The Catch: To measure that texture, you have to know exactly how the baker was mixing (the "unraveling") before you start.

  • If you don't know the recipe, you can't calculate the texture.
  • If you do know the recipe, you already know which mixer was used, so you didn't need to measure the texture to find out!

The paper proves that nonlinear quantities are "locked." You can only unlock them if you already hold the key (the knowledge of the measurement method). Without that key, the data is inaccessible.

The "Superluminal" Danger: Why This Matters

The authors take this a step further to show why it's impossible to distinguish these stories without knowing the method first. They use a thought experiment involving Alice and Bob, two people sharing a pair of entangled particles (particles that are magically linked, no matter how far apart they are).

  • The Setup: Alice is on Earth. Bob is on Mars. They share a pair of entangled particles.
  • The Trick: Alice decides to measure her particle in two different ways (two different "unravelings").
    • Choice 1: She measures it like a "continuous stream."
    • Choice 2: She measures it like a "random jump."

If Bob could instantly calculate the "nonlinear" properties of his particle without Alice telling him what she did, he could see the difference immediately.

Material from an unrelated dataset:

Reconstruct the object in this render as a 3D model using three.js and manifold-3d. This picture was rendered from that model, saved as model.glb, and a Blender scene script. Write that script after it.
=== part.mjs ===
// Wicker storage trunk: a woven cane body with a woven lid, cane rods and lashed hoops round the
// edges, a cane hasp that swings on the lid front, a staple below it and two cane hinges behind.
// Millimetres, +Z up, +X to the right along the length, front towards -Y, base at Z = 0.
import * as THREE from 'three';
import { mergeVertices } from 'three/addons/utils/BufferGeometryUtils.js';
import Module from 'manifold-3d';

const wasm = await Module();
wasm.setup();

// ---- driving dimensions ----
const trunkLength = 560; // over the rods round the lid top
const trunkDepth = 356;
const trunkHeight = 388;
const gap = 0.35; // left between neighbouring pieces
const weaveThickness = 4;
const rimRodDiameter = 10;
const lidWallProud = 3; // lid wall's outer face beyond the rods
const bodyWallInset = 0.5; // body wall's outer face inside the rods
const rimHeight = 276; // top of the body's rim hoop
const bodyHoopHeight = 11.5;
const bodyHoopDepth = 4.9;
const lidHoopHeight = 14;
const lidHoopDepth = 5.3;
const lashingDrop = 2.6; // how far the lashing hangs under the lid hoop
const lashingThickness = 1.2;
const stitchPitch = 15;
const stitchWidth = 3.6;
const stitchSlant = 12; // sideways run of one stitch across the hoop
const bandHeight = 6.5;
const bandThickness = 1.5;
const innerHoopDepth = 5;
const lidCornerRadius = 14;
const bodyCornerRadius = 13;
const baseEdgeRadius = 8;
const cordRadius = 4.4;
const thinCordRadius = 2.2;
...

  • If he sees "Pattern X," he knows Alice chose Choice 1.
  • If he sees "Pattern Y," he knows Alice chose Choice 2.

The Problem: This would allow Alice to send a message to Bob instantly, faster than the speed of light. She could just "choose" a measurement, and Bob would know instantly. This violates Relativity (Einstein's rule that nothing travels faster than light).

The Conclusion: Since we know faster-than-light communication is impossible, it must be that Bob cannot see the difference. The "nonlinear" data is hidden from him until Alice sends him a normal, slow message (like a radio signal) saying, "Hey, I used Choice 1." Only then can Bob do the math to see the pattern.

The Levitated Nanoparticle Example

To prove this mathematically, the authors looked at a real-world scenario: a tiny nanoparticle floating in a vacuum, held by lasers.

  • They showed that if you change the "phase" of the laser measurement (changing the "unraveling"), the variance (how much the particle wiggles) changes if you know the phase.
  • However, if you don't know the phase, the data you collect looks like a jumbled mess. You cannot extract the "wiggling pattern" to figure out the phase. You have to be told the phase first to make sense of the data.

Summary: The Takeaway

  1. One Equation, Many Paths: A single quantum system can be described by many different "stories" (unravelings) that all result in the same average outcome.
  2. The Hidden Key: The details that distinguish these stories (nonlinear quantities) are like a secret code. You can only read the code if you already know the cipher (the measurement method).
  3. No Free Lunch: You cannot use these details to figure out the measurement method from scratch.
  4. Protecting Reality: If you could figure it out, you could send messages faster than light. Since that's impossible, the universe ensures these details remain hidden until you are told how the measurement was done.

In short: You can't guess the recipe just by tasting the cake. And if you think you can, you're probably imagining a world where magic (faster-than-light communication) is real.